Schlussendlich passen sich aber Wildtiere über Generationen den Gegebenheiten an und wechseln – aufgrund mehrmaliger widerkehrender Störungen, vor allem im Winter – ihren Standort, was unter dem Strich zu einem Lebensraumverlust führt.

Dass der gelernte Zimmermann schon als Kind immer gerne in der Natur war und mit seinem Onkel bereits früh Erfahrungen in diesem Gebiet sammeln durfte, führte den im Klöntal aufgewachsenen Glarner in die Wildhut. Obwohl er schon Unverständliches erlebt hat, begegnet der kommunikative Mann dem Bedürfnis nach Freiheit im Schnee in seiner Aufklärungsarbeit mit Offenheit.

Kein leichtes Management

«Der Respekt vor dem Lebewesen muss unbedingt bleiben», frordert der Hobbysportler, der in seinem Beruf fast täglich mit der Mortalität von Tieren zu tun hat. Der Kreislauf der Natur und die natürliche Selektion des Bestandes hebt er auch beim Thema Wintersport hervor. Denn auch in menschenleeren Gebieten überleben schwächere Tiere den Winter nicht.
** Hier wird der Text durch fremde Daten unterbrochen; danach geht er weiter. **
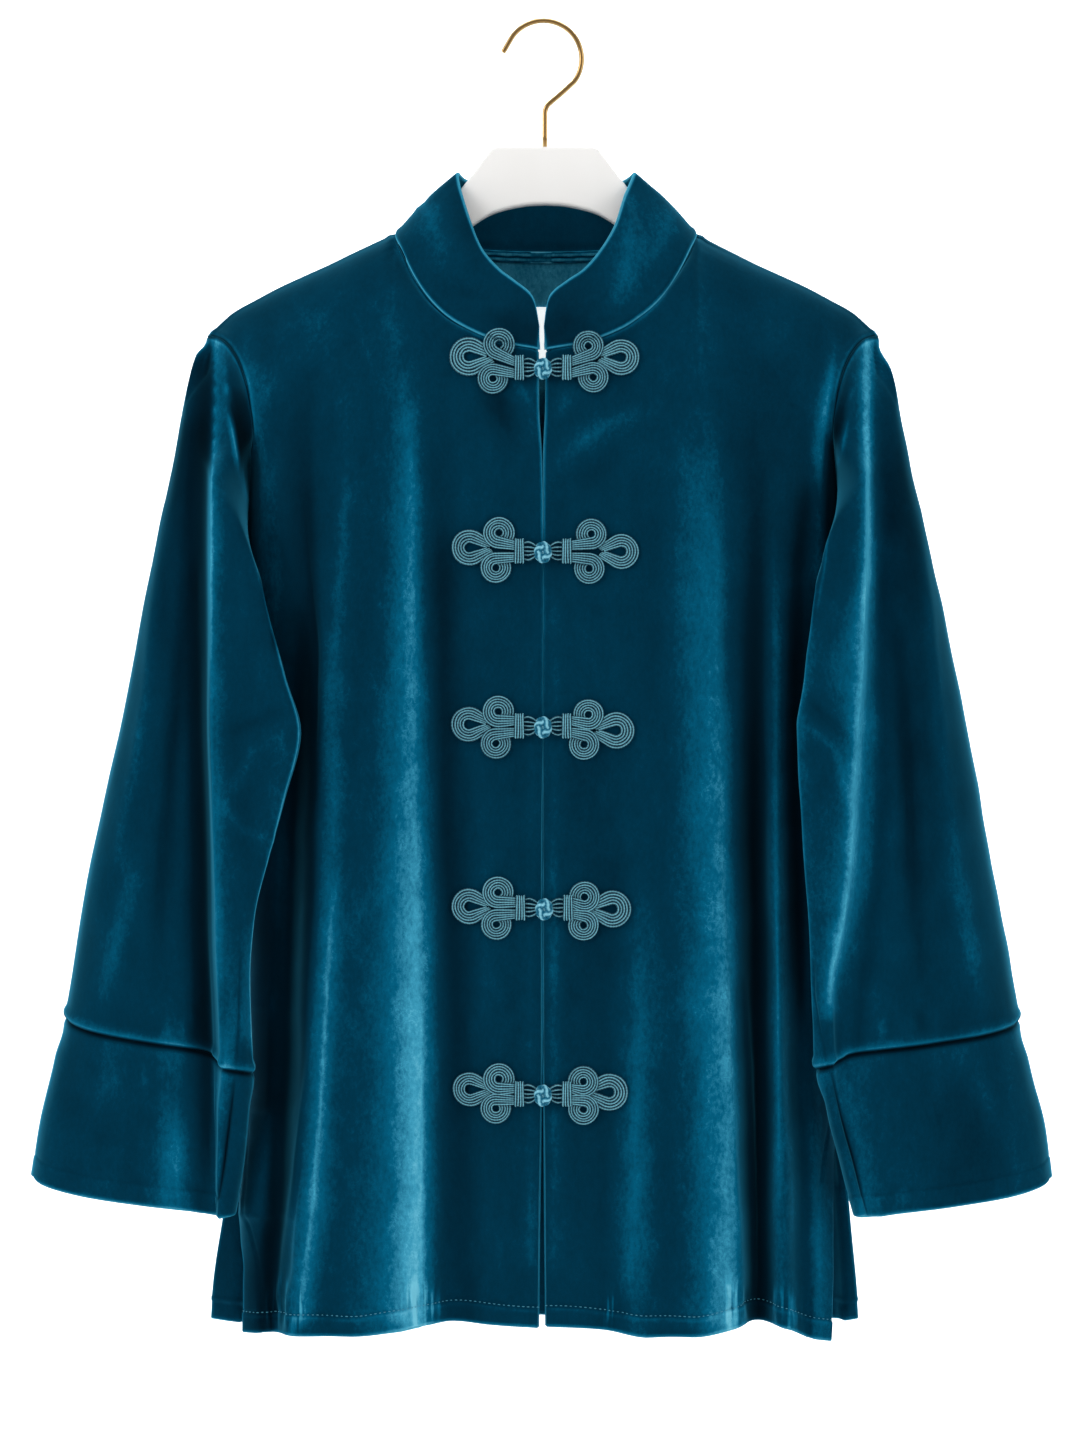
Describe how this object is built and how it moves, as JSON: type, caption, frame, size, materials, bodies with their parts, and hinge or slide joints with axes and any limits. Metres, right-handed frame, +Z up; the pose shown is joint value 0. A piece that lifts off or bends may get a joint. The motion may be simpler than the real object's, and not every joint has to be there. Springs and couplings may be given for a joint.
{
  "type": "velvet stand-collar jacket with frog closures on a hanger",
  "caption": "Long-sleeved velvet jacket with a stand collar, knotted cord frog closures down the front, deep cuffs and open side vents, hung on a shaped hanger with a wire hook.",
  "frame": {"origin": "the inner top of the hook, where a rail bears on it, in the hanger's middle plane", "axes": "+Z up, -Y toward the jacket's front, +X toward the wearer's left sleeve"},
  "size_m": [0.6778, 0.1364, 0.8817],
  "materials": {
    "velvet": "dark teal velvet with a short pile that brightens at grazing angles",
    "frog_cord": "satin-covered cord, light steel teal",
    "woven_label": "plain white woven tape",
    "hanger": "satin off-white",
    "hook": "polished gold-coloured wire"
  },
  "bodies": {
    "root": {"front_right": "velvet", "front_left": "velvet", "back": "velvet", "collar": "velvet", "neck_tape": "velvet", "sleeve_right": "velvet", "sleeve_left": "velvet", "cuff_right": "velvet", "cuff_left": "velvet", "label": "woven_label", "frog_1_right": "frog_cord", "frog_1_left": "frog_cord", "frog_1_knot": "frog_cord", "frog_2_right": "frog_cord", "frog_2_left": "frog_cord", "frog_2_knot": "frog_cord", "frog_3_right": "frog_cord", "frog_3_left": "frog_cord", "frog_3_knot": "frog_cord", "frog_4_right": "frog_cord", "frog_4_left": "frog_cord", "frog_4_knot": "frog_cord", "frog_5_right": "frog_cord", "frog_5_left": "frog_cord", "frog_5_knot": "frog_cord", "hanger_body": "hanger", "hanger_hook": "hook"}
  },
  "joints": []
}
Zum umstrittenen Thema Winterfütterung hat er eine klare Meinung: «Ruhe ist das beste Futter.» Von Wild geschätzt werden beispielsweise auch abgelegener Ställe, welche von den Landwirten im Winter als Ruheraum offen gelassen werden.

Die vielen Stunden in der Natur, aber auch die Tatsache, dass bei der Arbeit mit Tieren nicht immer alles nach Plan läuft, fasziniert Michael Freuler an seinem Beruf nach wie vor. Die ruhige Einstellung, welche er auch zu negativen menschlichen Einflüssen hat, durchzieht seinen Arbeitsalltag: «Es gibt immer wieder Überraschungen; zwar können wir beispielsweise eine Bestandesaufnahme und Abschussplanung machen. Ob wir dann die gewünschte Reduktion erreichen, hängt immer von Tieren, Wetter und Jägern ab. Sehr oft geht es dabei nicht wie gedacht, aber alles kann man nicht beeinflussen und das ist auch gut so.» Und so weiss der erfahrene Wildhüter mit Herausforderungen der Natur umzugehen.

Wildhüter
Die Jungtiere sind im auch im vorgestampften Weg kaum ersichtlich.